Let's see my original statement, shall we?

I actually emailed a prominent dude on eBay that has sold a lot of these and is very knowledgeable; and, at least based on his response, the bolded is not quite true (unless you got a really fancy one, or one that I'm not aware of; that's entirely possible).

As you can see:
  1. I never called you a liar
  2. The bolded in my post was my acknowledgement that I didn't know which card you got, and that would've been your cue to say any number of things: (You saying to me): "Dude, stop talking to eBay amateurs" (LOL).... "Actually, I got [insert card here] and it seems to work fine".... "Yo InfiniteCombo, you're fake news, and here's why".... I'm being somewhat humorous but you get the point.

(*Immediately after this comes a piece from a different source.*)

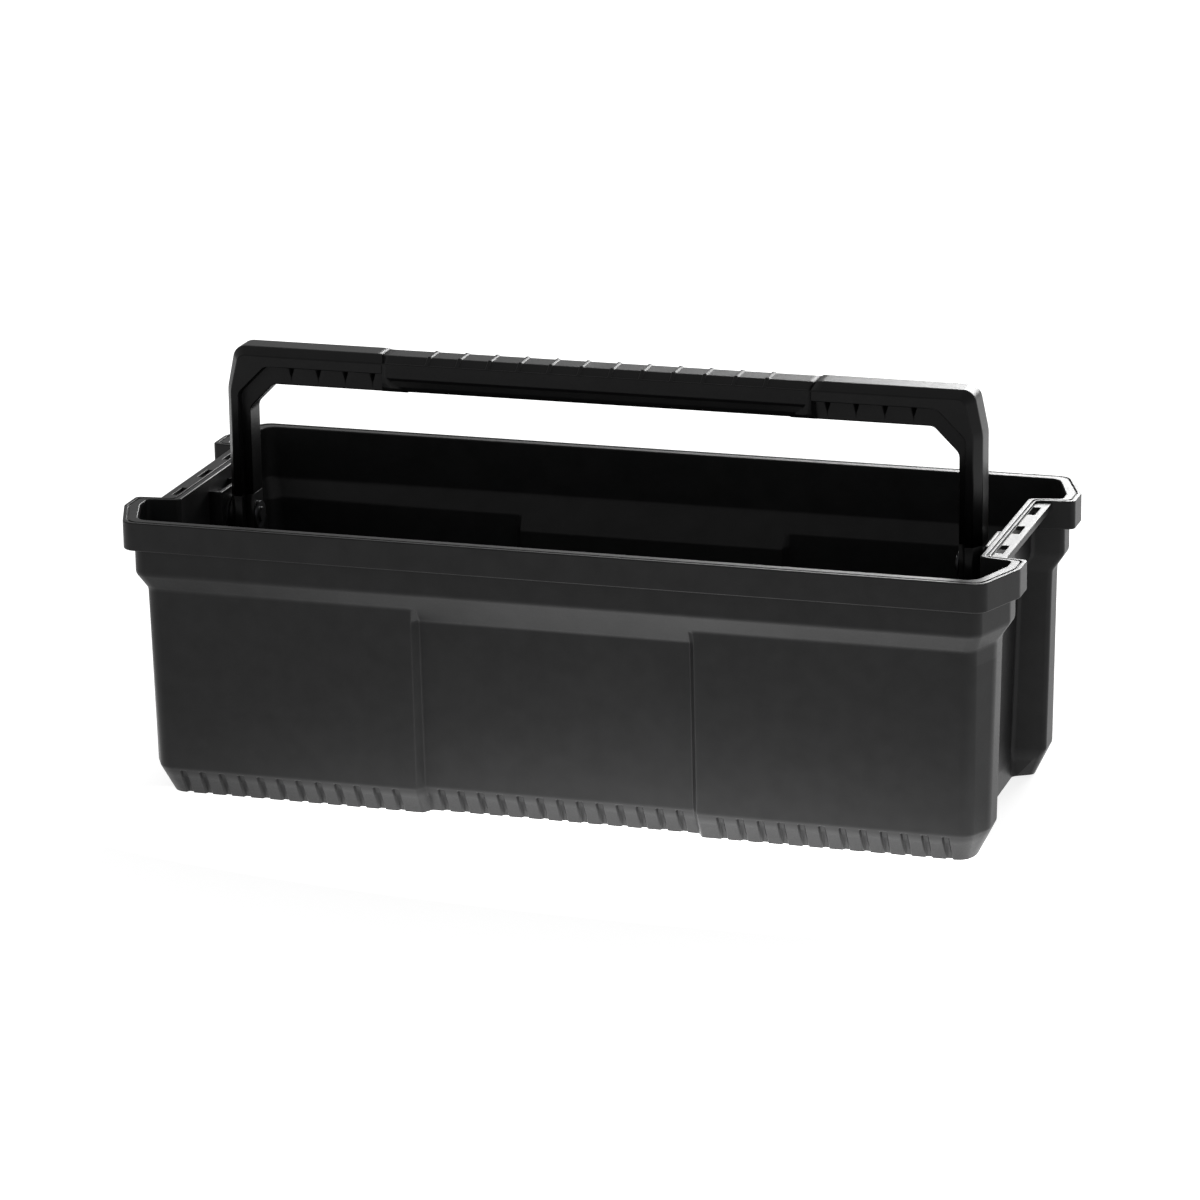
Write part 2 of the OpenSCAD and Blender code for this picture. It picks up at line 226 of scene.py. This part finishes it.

And yes, you're correct, I did talk about the quality of the discussion, out of frustration. But it's a measured frustration -- like I mentioned, I had reached out for help before in this very thread, but also:

- PC threads where requests for tips on getting graphics cards get ignored, only for people to come in gloating about "look at me! Got an RTX 3080!"
- Related to above, separate threads where people are bragging about selling their old graphics cards for high markups, when people on GAF itself have been asking around
- Any hardware related thread with somebody posting a problem, you get a lot of "works fine for me" drive by replies that are not altogether very helpful.
- Etc...

In my humble and relatively measured opinion, that seems like a lot of "fuck you, got mine" attitudes in a place that calls itself a community. So I think at some point I just got temporarily tired of those kinds of replies, and yours was the latest one in a string in such replies. (Setting aside if your reply was motivated by you thinking I came in acting like a dick, LOL).


Have a nice search :messenger_winking:
I certainly will. I'll run into someone who's actually... helpful? :messenger_winking:
That's a joke by the way... I can't help being a smart ass sometimes.

I tell you what, man. Enough with the thread derail. Despite how this exchange has gone, from your posts I've seen on the forum, I do dig your taste in video games and don't want this exchange to harbor any hard feelings. I can assure you there are none from my side, this whole time I haven't meant (and haven't taken) anything personally.

So let's shake (virtual) hands, have that metaphorical beer, and keep talking about awesome Saturn games. This thread is largely a one-man show from DT Media, so instead of getting into beef and dividing, let's work together to lift up this thread even more.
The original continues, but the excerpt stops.